--- START Data section ---
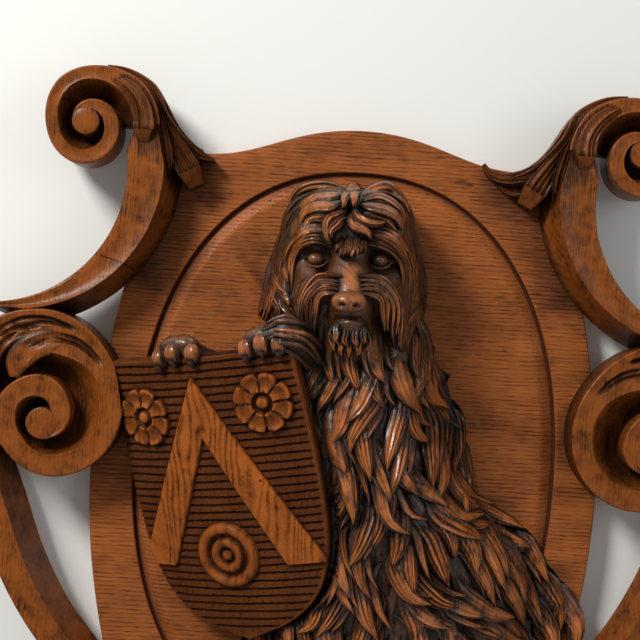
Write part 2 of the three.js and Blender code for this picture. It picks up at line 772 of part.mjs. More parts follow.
function dog() {
  const hair = joined([hairBody(headHair), hairBody(coatHair)]).subtract(shieldSpace(dogHeight));
  const parts = Object.values(dogForms).map(formBody);
  parts.push(hair, ...faceHair());
  const sockets = eyes.map(([across, down]) => formBody({
    at: [across, down, dogForward(across, down) + 1.2],
    radii: [2.6, 1.7, 2.6],
  }));
  const balls = eyes.map(([across, down]) => formBody({
    at: [across, down, dogForward(across, down) - 1.3],
    radii: [1.7, 1.2, 1.6],
  }));
  const near = dogPlace([-6, 31, 15]);
  const far = dogPlace([-8, 36, 9]);
  parts.push(foreleg([at(near.x, near.z, near.height), shieldPoint(74, -9, -10), shieldPoint(58, -9, -6)], 10.5));
  parts.push(foreleg([
    at(far.x, far.z, far.height),
    shieldPoint(44, 34, -34),
    shieldPoint(12, 18, -26),
    shieldPoint(-5, -2, -13),
  ], 9));
  parts.push(...pawReach.map(paw));
  const carved = joined(parts).subtract(joined(sockets)).add(joined(balls));
  return wholeBody(carved.intersect(frontSpace()).subtract(shieldSpace(gap + reliefHeight)));
}

const oak = (color, roughness) => new THREE.MeshStandardMaterial({ color, roughness, metalness: 0 });

const coatOfArms = new THREE.Group();
coatOfArms.add(mesh('board', board(), oak(0x8a4a26, 0.45)));
coatOfArms.add(mesh('scroll_upper_left', mirrored(upperScroll(true)), oak(0x7d3f20, 0.4)));
coatOfArms.add(mesh('scroll_upper_right', upperScroll(false), oak(0x7d3f20, 0.4)));
coatOfArms.add(mesh('scroll_lower_left', lowerLeftScroll(), oak(0x84431f, 0.4)));
coatOfArms.add(mesh('scroll_lower_right', lowerScroll(), oak(0x84431f, 0.4)));
coatOfArms.add(mesh('shield', shield(), oak(0x96491d, 0.4)));
coatOfArms.add(mesh('dog', dog(), oak(0x5a3018, 0.38)));

export default coatOfArms;
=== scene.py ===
"""A carved oak coat of arms: the board, its four scrolls, the shield and the dog, with their oak."""

import math
import random

import bmesh
import bpy
import numpy as np
from mathutils import Matrix, Vector
from mathutils.bvhtree import BVHTree


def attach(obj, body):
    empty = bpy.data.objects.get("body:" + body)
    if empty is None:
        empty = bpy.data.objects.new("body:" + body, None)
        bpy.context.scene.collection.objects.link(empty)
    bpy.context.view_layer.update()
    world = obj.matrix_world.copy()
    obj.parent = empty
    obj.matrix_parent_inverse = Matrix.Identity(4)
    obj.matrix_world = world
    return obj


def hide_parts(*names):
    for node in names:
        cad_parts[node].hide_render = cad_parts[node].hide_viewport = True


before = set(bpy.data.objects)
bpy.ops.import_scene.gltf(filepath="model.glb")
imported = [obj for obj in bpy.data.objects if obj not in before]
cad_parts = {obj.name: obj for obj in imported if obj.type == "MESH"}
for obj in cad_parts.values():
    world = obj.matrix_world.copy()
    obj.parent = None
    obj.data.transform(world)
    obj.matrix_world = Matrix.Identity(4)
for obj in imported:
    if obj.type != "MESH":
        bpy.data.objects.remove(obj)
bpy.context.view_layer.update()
rng = random.Random(1887)

MM = 0.001
BOARD_THICKNESS = 22.0
GAP = 0.3  # how far the carvings' backs stand off the board's front


# Shared helpers: points are in millimetres, x to the right, z up, and height in front of the board


def at(x, z, height):
    """Points of the frame by their place across and up, and their height in front of the board."""
    x, z, height = np.broadcast_arrays(x, z, height)
    return np.stack([x, -(BOARD_THICKNESS + height), z], axis=-1)


def smooth_along(values, place):
    """A smooth curve through a list of values or points, at places counted in its entries."""
    values = np.asarray(values, float)
    place = np.clip(np.asarray(place, float), 0, len(values) - 1)
    low = np.minimum(np.floor(place).astype(int), len(values) - 2)
    t = place - low
    if values.ndim > 1:
        t = t[..., None]
    before = values[np.maximum(low - 1, 0)]
    start, end = values[low], values[low + 1]
    after = values[np.minimum(low + 2, len(values) - 1)]
    pull, push = (end - before) / 2, (after - start) / 2
    return (
        (2 * start - 2 * end + pull + push) * t**3
        + (3 * end - 3 * start - 2 * pull - push) * t**2
        + pull * t
        + start
    )


def soft_step(value):
    """Rises smoothly from 0 to 1."""
    value = np.clip(value, 0, 1)
    return value * value * (3 - 2 * value)


def bell(value, width):
    """A soft bump of the given half width round 0."""
    return np.exp(-((value / width) ** 2))


class Carving:
    """A piece's mesh while it is made, with each point's grain and tone."""

    def __init__(self):
        self.bm = bmesh.new()
        self.grain = self.bm.verts.layers.float_vector.new("grain")
        self.tone = self.bm.verts.layers.float.new("tone")

    def skin(self, rows, tone=0.5, spread=(1.0, 1.0)):
        """A grid whose points are moved to rows of places."""
        rows = np.asarray(rows) * MM
        down, across = rows.shape[0] - 1, rows.shape[1] - 1
        places = rows.tolist()
        made = bmesh.ops.create_grid(self.bm, x_segments=across, y_segments=down, size=0.5)
        shift = rng.random() * 50
        shades = np.broadcast_to(tone, rows.shape[:2]).tolist()
        for vert in made["verts"]:
            i, j = round((vert.co.y + 0.5) * down), round((vert.co.x + 0.5) * across)
            vert.co = places[i][j]
            vert[self.grain] = (i / down * spread[0], j / across * spread[1], shift)
            vert[self.tone] = shades[i][j]

    def finish(self, name, crisp=38.0):
        """Joins what meets, closes the ends, turns the faces outwards and gives the object."""
        bm = self.bm
        bmesh.ops.remove_doubles(bm, verts=bm.verts, dist=2e-6)
        bmesh.ops.holes_fill(bm, edges=bm.edges, sides=0)
        bmesh.ops.recalc_face_normals(bm, faces=bm.faces)
        mesh = bpy.data.meshes.new(name)
        bm.to_mesh(mesh)
        bm.free()
        mesh.polygons.foreach_set("use_smooth", [True] * len(mesh.polygons))
        mesh.set_sharp_from_angle(angle=math.radians(crisp))
        made = bpy.data.objects.new(name, mesh)
        bpy.context.scene.collection.objects.link(made)
        return made


def mirror(rows):
    """The same rows on the other side of the middle."""
    return np.asarray(rows) * (-1, 1, 1)


# Board


def bezier(start, pull, push, end, count=60):
    """Points of a cubic curve, without its last one."""
    t = np.linspace(0, 1, count, endpoint=False)[:, None]
    start, pull, push, end = (np.array(p, float) for p in (start, pull, push, end))
    return start * (1 - t) ** 3 + 3 * pull * t * (1 - t) ** 2 + 3 * push * t * t * (1 - t) + end * t**3


CORNER, SHOULDER = (158.0, 237.0), (125.0, 241.0)
OVAL = (168.7, 232.8)

# Rings of the board's front, from its edge inwards: how far in, how high and, in the groove, the shade, which
# is painted shade: darker in the groove's floor and walls, a little lighter on its outer slope
EDGE_RINGS = [(1.2, -22), (0, -20.8), (0, -2.0), (0.4, -0.9), (1.1, -0.25), (2.2, 0), (7, 0)]
GROOVE_RINGS = [
    (-3, 0, 0.5), (-0.6, 0, 0.5), (0.2, -0.5, 0.2), (0.9, -3.9, -0.4), (1.6, -4.5, -0.5), (3, -4.4, 0.1),
    (5.5, -3.4, 0.42), (8.5, -1.7, 0.55), (11, -0.5, 0.58), (12.6, -0.05, 0.5), (14, 0, 0.5), (60, 0, 0.5),
    (120, 0, 0.5), (167, 0, 0.5),
]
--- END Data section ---
▸ **Job**: Nothing but the lines from the one with "const coatOfArms = new THREE.Group();" to the one with "# Shared helpers: points" should be echoed, both of them included, exactly as written.

▸ **Completed task**:
const coatOfArms = new THREE.Group();
coatOfArms.add(mesh('board', board(), oak(0x8a4a26, 0.45)));
coatOfArms.add(mesh('scroll_upper_left', mirrored(upperScroll(true)), oak(0x7d3f20, 0.4)));
coatOfArms.add(mesh('scroll_upper_right', upperScroll(false), oak(0x7d3f20, 0.4)));
coatOfArms.add(mesh('scroll_lower_left', lowerLeftScroll(), oak(0x84431f, 0.4)));
coatOfArms.add(mesh('scroll_lower_right', lowerScroll(), oak(0x84431f, 0.4)));
coatOfArms.add(mesh('shield', shield(), oak(0x96491d, 0.4)));
coatOfArms.add(mesh('dog', dog(), oak(0x5a3018, 0.38)));

export default coatOfArms;
=== scene.py ===
"""A carved oak coat of arms: the board, its four scrolls, the shield and the dog, with their oak."""

import math
import random

import bmesh
import bpy
import numpy as np
from mathutils import Matrix, Vector
from mathutils.bvhtree import BVHTree


def attach(obj, body):
    empty = bpy.data.objects.get("body:" + body)
    if empty is None:
        empty = bpy.data.objects.new("body:" + body, None)
        bpy.context.scene.collection.objects.link(empty)
    bpy.context.view_layer.update()
    world = obj.matrix_world.copy()
    obj.parent = empty
    obj.matrix_parent_inverse = Matrix.Identity(4)
    obj.matrix_world = world
    return obj


def hide_parts(*names):
    for node in names:
        cad_parts[node].hide_render = cad_parts[node].hide_viewport = True


before = set(bpy.data.objects)
bpy.ops.import_scene.gltf(filepath="model.glb")
imported = [obj for obj in bpy.data.objects if obj not in before]
cad_parts = {obj.name: obj for obj in imported if obj.type == "MESH"}
for obj in cad_parts.values():
    world = obj.matrix_world.copy()
    obj.parent = None
    obj.data.transform(world)
    obj.matrix_world = Matrix.Identity(4)
for obj in imported:
    if obj.type != "MESH":
        bpy.data.objects.remove(obj)
bpy.context.view_layer.update()
rng = random.Random(1887)

MM = 0.001
BOARD_THICKNESS = 22.0
GAP = 0.3  # how far the carvings' backs stand off the board's front


# Shared helpers: points are in millimetres, x to the right, z up, and height in front of the board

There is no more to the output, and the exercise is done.